Here is a review of "No Place To Hide":
"This surveillance state is not a futuristic place conjured in a Philip K. Dick novel or 'Matrix'-esque sci-fi thriller. It is post-9/11 America, as described in Robert O'Harrow Jr.'s unnerving new book, No Place to Hide - an America where citizens' 'right to be let alone,' as Justice Louis Brandeis of the Supreme Court once put it, is increasingly imperiled, where more and more components of our daily lives are routinely monitored, recorded and analyzed."
- Michiko Kakutani, The New York Times
I don't know what your situation is or was, but I am self employed and fly a lot on business. I was there at the airports after 9/11 waiting in line with people to get onto planes, and people were scared stiff back then. Planes left half full because people were afraid to get on them and it was killing small businesses all over the country that depend on providing services to travelers. 98% per cent of the public want to have passengers boarding air planes screened for possible terrorist connections, and I am firmly in that 98%. I just want it done right, with adequate sensitivity to civil liberties, and that always was and remains Clark's position. During the time period cited in your "research", almost all leading Democrats were meeting with and cooperating with Bush Administration officials up to and including including Cheney and his hench men, to work together to provide security inside America from further attacks which most people then believed would soon be coming.

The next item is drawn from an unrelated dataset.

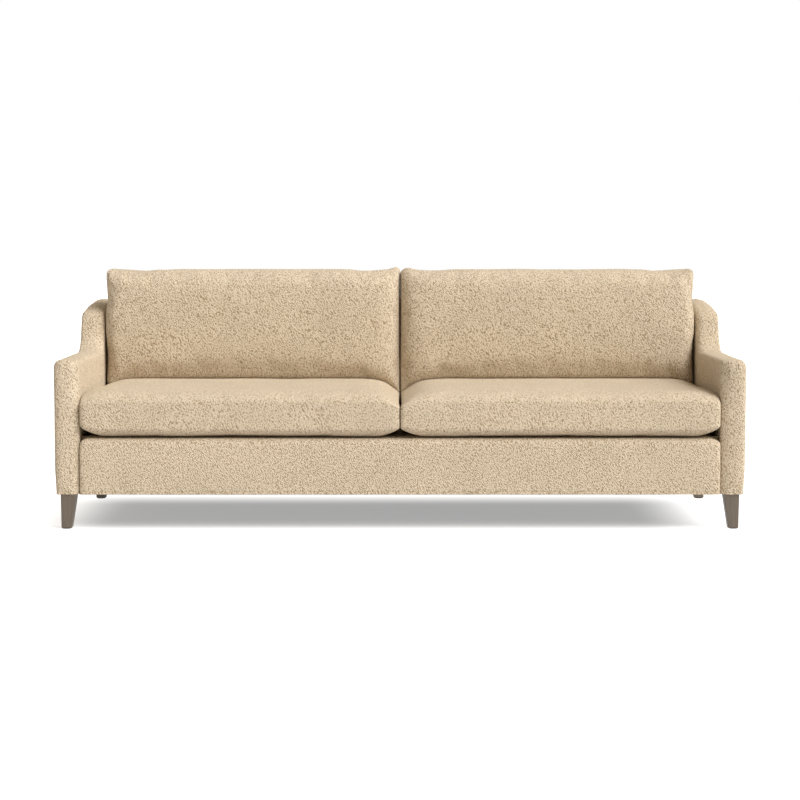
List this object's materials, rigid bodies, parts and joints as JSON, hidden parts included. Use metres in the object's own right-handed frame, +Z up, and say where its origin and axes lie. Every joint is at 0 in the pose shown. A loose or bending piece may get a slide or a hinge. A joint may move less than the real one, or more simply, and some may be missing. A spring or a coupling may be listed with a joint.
{
  "type": "sofa",
  "caption": "Long upholstered sofa with low scoop arms, loose box seat and back cushions, and short tapered wooden legs.",
  "frame": {"origin": "on the floor, under the middle of the sofa's bounding box", "axes": "+X to the right as seen from the front, along the sofa's length; +Y from the front to the back; +Z up"},
  "size_m": [2.286, 0.93, 0.86],
  "materials": {
    "upholstery_fabric": "beige looped boucle, matt",
    "cushion_foam": "foam wrapped in fibre, matt",
    "frame_wood": "raw planed hardwood",
    "leg_wood": "grey-brown stained hardwood, satin lacquer",
    "webbing": "elastic webbing, matt",
    "dust_cloth": "black non-woven dust cloth",
    "glide_nylon": "moulded nylon",
    "zip_tape": "woven tape with moulded coil",
    "zip_metal": "die-cast, satin",
    "steel": "zinc plated"
  },
  "bodies": {
    "frame": {"front_seat_rail": "frame_wood", "rear_seat_rail": "frame_wood", "side_seat_rail_left": "frame_wood", "side_seat_rail_right": "frame_wood", "seat_stretcher_1": "frame_wood", "seat_stretcher_2": "frame_wood", "seat_stretcher_3": "frame_wood", "leg_block_front_left": "frame_wood", "leg_block_front_right": "frame_wood", "leg_block_rear_left": "frame_wood", "leg_block_rear_right": "frame_wood", "arm_front_post_left": "frame_wood", "arm_front_post_right": "frame_wood", "arm_top_rail_left": "frame_wood", "arm_top_rail_right": "frame_wood", "back_post_left": "frame_wood", "back_post_right": "frame_wood", "back_centre_post": "frame_wood", "back_top_rail": "frame_wood", "back_lower_rail": "frame_wood", "seat_webbing": "webbing", "back_webbing": "webbing", "seat_deck": "upholstery_fabric", "front_apron_cover": "upholstery_fabric", "inside_back_pad": "upholstery_fabric", "outside_back_panel": "upholstery_fabric", "arm_cover_left": "upholstery_fabric", "arm_cover_right": "upholstery_fabric", "dust_cover": "dust_cloth", "leg_front_left": "leg_wood", "leg_front_right": "leg_wood", "leg_rear_left": "leg_wood", "leg_rear_right": "leg_wood", "hanger_bolt_front_left": "steel", "hanger_bolt_front_right": "steel", "hanger_bolt_rear_left": "steel", "hanger_bolt_rear_right": "steel", "glide_front_left": "glide_nylon", "glide_front_right": "glide_nylon", "glide_rear_left": "glide_nylon", "glide_rear_right": "glide_nylon"},
    "seat_cushion_left": {"seat_cushion_left_cover": "upholstery_fabric", "seat_cushion_left_core": "cushion_foam", "seat_cushion_left_zip_track": "zip_tape"},
    "seat_cushion_right": {"seat_cushion_right_cover": "upholstery_fabric", "seat_cushion_right_core": "cushion_foam", "seat_cushion_right_zip_track": "zip_tape"},
    "back_cushion_left": {"back_cushion_left_cover": "upholstery_fabric", "back_cushion_left_core": "cushion_foam", "back_cushion_left_zip_track": "zip_tape"},
    "back_cushion_right": {"back_cushion_right_cover": "upholstery_fabric", "back_cushion_right_core": "cushion_foam", "back_cushion_right_zip_track": "zip_tape"},
    "seat_zip_slider_left": {"seat_cushion_left_zip_slider": "zip_metal"},
    "seat_zip_slider_right": {"seat_cushion_right_zip_slider": "zip_metal"},
    "back_zip_slider_left": {"back_cushion_left_zip_slider": "zip_metal"},
    "back_zip_slider_right": {"back_cushion_right_zip_slider": "zip_metal"}
  },
  "joints": [
    {"name": "seat_cushion_left_lift", "type": "slide", "parent": "frame", "child": "seat_cushion_left", "axis": [0, 0, 1], "range_m": [0, 0.6]},
    {"name": "seat_cushion_right_lift", "type": "slide", "parent": "frame", "child": "seat_cushion_right", "axis": [0, 0, 1], "range_m": [0, 0.6]},
    {"name": "back_cushion_left_lift", "type": "slide", "parent": "seat_cushion_left", "child": "back_cushion_left", "axis": [0, 0, 1], "range_m": [0, 0.45]},
    {"name": "back_cushion_right_lift", "type": "slide", "parent": "seat_cushion_right", "child": "back_cushion_right", "axis": [0, 0, 1], "range_m": [0, 0.45]},
    {"name": "seat_zip_left", "type": "slide", "parent": "seat_cushion_left", "child": "seat_zip_slider_left", "axis": [1, 0, 0], "range_m": [0, 0.842]},
    {"name": "seat_zip_right", "type": "slide", "parent": "seat_cushion_right", "child": "seat_zip_slider_right", "axis": [1, 0, 0], "range_m": [0, 0.842]},
    {"name": "back_zip_left", "type": "slide", "parent": "back_cushion_left", "child": "back_zip_slider_left", "axis": [1, 0, 0], "range_m": [0, 0.842]},
    {"name": "back_zip_right", "type": "slide", "parent": "back_cushion_right", "child": "back_zip_slider_right", "axis": [1, 0, 0], "range_m": [0, 0.842]}
  ]
}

I wish there were more people like Wes Clark involved back then, more people who like Clark would win the admiration of someone like Robert O'Harrow Jr., more people like Wes Clark who believed that the ACLU should have been brought into the loop for consultations about civil liberties implications from day one. I'm glad Clark was involved, and I'm proud of the importance he paid then and now to protecting American's civil liberties.